Improving catalytic activity and stability by in-situ regeneration of Ni-based catalyst for hydrogen production from ethanol steam reforming via controlling of active species dispersion

Abstract

Nickel is an active component of catalyst for hydrogen production from ethanol steam reforming (ESR). However, Ni based catalyst usually meets severe deactivation due to coking. Normally, Ni catalyst regeneration could be achieved by heating coked catalyst in the oxygen contained atmosphere gas to remove coked carbon by oxidation of carbon. During this regeneration process, dispersed Ni particles are easily segregated because burning of carbon generates huge amount of heat and leads to uncontrollable temperature increase. In this paper, a new regeneration method of Ni catalyst was developed by re-deposition of another portion of Ni on deactivated Ni/SiO2 catalyst (denoted as catalyst 2) instead of O2 combustion of the deactivated catalyst (denoted as catalyst 1).
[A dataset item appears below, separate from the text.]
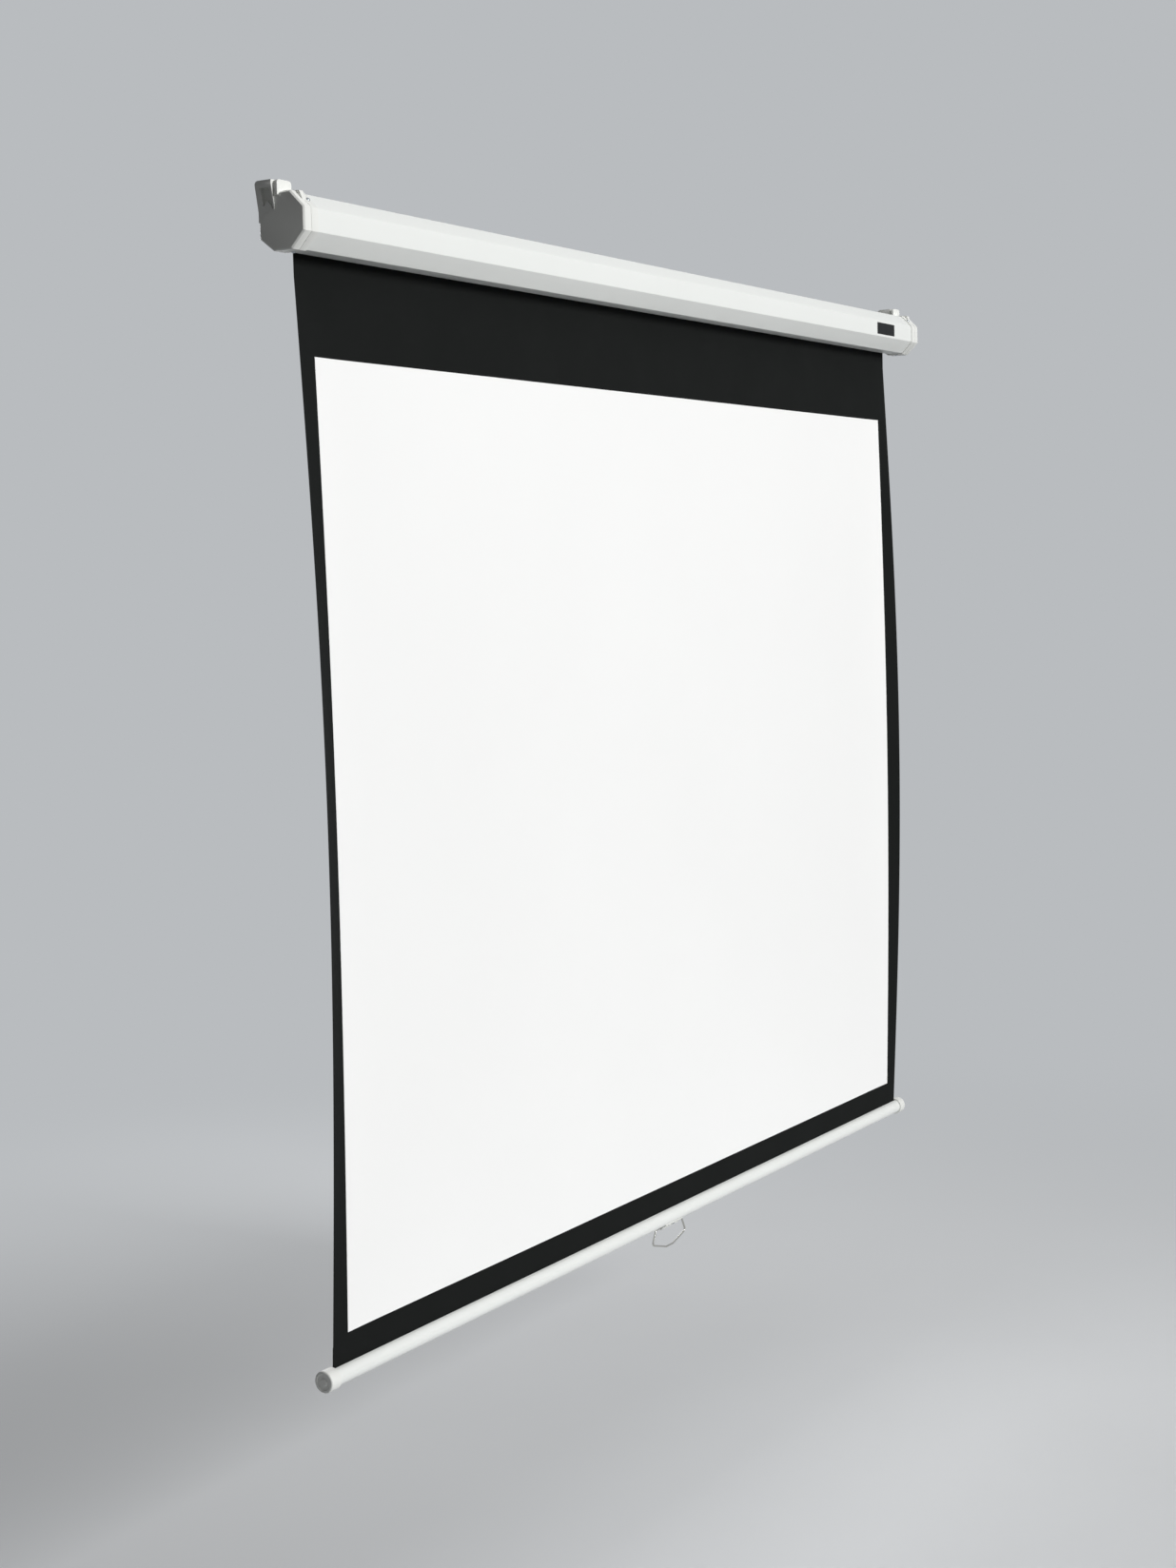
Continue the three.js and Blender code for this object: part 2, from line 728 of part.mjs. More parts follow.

H2-TPR results indicated that the metal-support interaction of catalyst 2 was stronger than that of catalyst 1, leading to higher metal dispersion and smaller Ni particles size over catalyst 2. The H2 chemisorption and HRTEM results indicated the dispersion of catalyst 2 reached 19.3%, much higher than 9.4% of catalyst 1. The dimension of late-loaded Ni particle was around 9.5 nm, even smaller than that of catalyst 1 (17.5 nm), corresponding to the high catalytic activity and stability of catalyst 2. The ethanol conversion of catalyst 1 and catalyst 2 were 76.5% and 94.6% at 500 °C, respectively. After short term of 20 h test, the ethanol conversion of catalyst 2 still remained, while that of the catalyst 1 decreased to about 40% of initial activity under same reaction condition (T = 550 °C, S/C = 7.5, LHSV = 4.1 h−1 and P = 1 atm.).